Sweet tart cherry anyone? Photo by Amanda Pratt.

Studies have found that work programs can reduce recidivism rates and behavioral health issues in incarcerated populations. While there hasn’t been a study of Salt Lake jail’s horticulture program, anecdotally, it seems to be working. Some inmates have started landscaping businesses. Another became an arborist.

“With gardening, you can see the progress,” Dumont says. “It’s a very visible accomplishment when you start with a seed and a couple of months later you have a crop.”

Another change occurs within the inmates—they gain confidence, he says.

A 2019 study in the Journal of Offender Rehabilitation of prison horticulture programs found benefits such as “supplying the self-esteem and self-worth necessary to imagine a future shaped by the experience of giving back through meaningful work.”

a container of red lettuce

Typically, Utah master gardeners harvest more than 6,000 pounds of produce for needy seniors. Photo by Amanda Pratt.

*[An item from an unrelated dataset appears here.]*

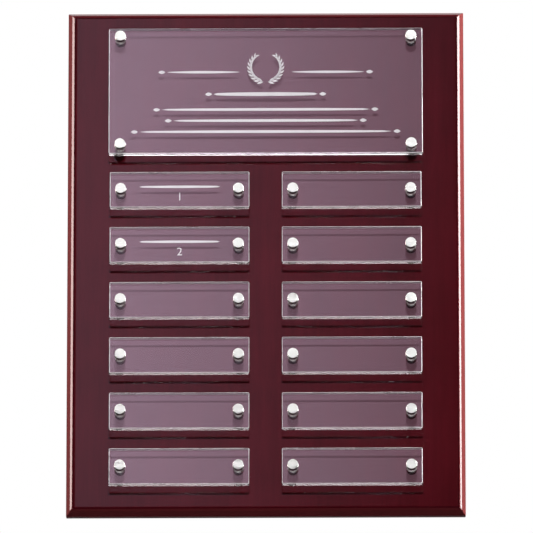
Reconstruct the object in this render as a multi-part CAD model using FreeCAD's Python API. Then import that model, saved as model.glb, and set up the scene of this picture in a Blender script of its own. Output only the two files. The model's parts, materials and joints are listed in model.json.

Murphy sees inmates blossom alongside the squash. Many of the inmates are in for drug-related crimes. Working in the garden allows them to see what they can do when they are sober, he says. They also learn business skills and social skills when selling produce at the farmer’s market downtown or distributing produce at senior centers. The inmates are proud of what they sell. When they instruct a senior on a new vegetable to try and way to cook it, they see they have knowledge they can share, Murphy says. “They realize their potential.”

A traditional Extension program model establishes programs that are sustainable.

But that takes time to refine. The process involves trust-building and foundation laying. And that can take years.

“You do these programs and then you step back and you hope that they do good things,” Wagner says.

The original jail horticulture program was paused after two seasons because of the 2008 economic recession. When funding stabilized, jail personnel contacted Wagner for help restarting the program. She prepped the soil, conducted trainings, and over a few years taught gardening to dozens of inmates.

These days, Murphy is the horticulturalist on site. He maintains a crew of about 16 inmates that manage four acres for produce. Each year, they generate about 20,000 pounds that is donated to senior centers, area food banks, or sold at the downtown farmer’s market. Any profits keep the program running.

a woman wearing a surgical mask and gloves hands produce to a woman in a car

Over the years, master gardener Sharon Roper has studied the preferences of the various Salt Lake City senior centers to learn which produce to distribute on site so that less food goes to waste. Photo by Amanda Pratt.

In January, Murphy sowed seeds in the greenhouses like he normally does. By May, COVID-19 had thrown uncertainty into the operation and Wagner was still working out how to get produce into the hands of more needy seniors with a reduced labor force. But she was confident the program could leverage its connections tendrilled into the community.

“I just feel like this is the year,” Wagner pauses, “maybe this is why we’ve doing this program all along.”

Weeks later, on a sunny June day, the first drive through market was held at Kearns Senior Center. About 125 seniors returned home with bags of lettuce, mini broccoli, cabbage, red leaved spinach, peas, and herbs.

“My gut feeling is the need is huge,” Wagner says. “We have at least figured out how to get produce to a portion.”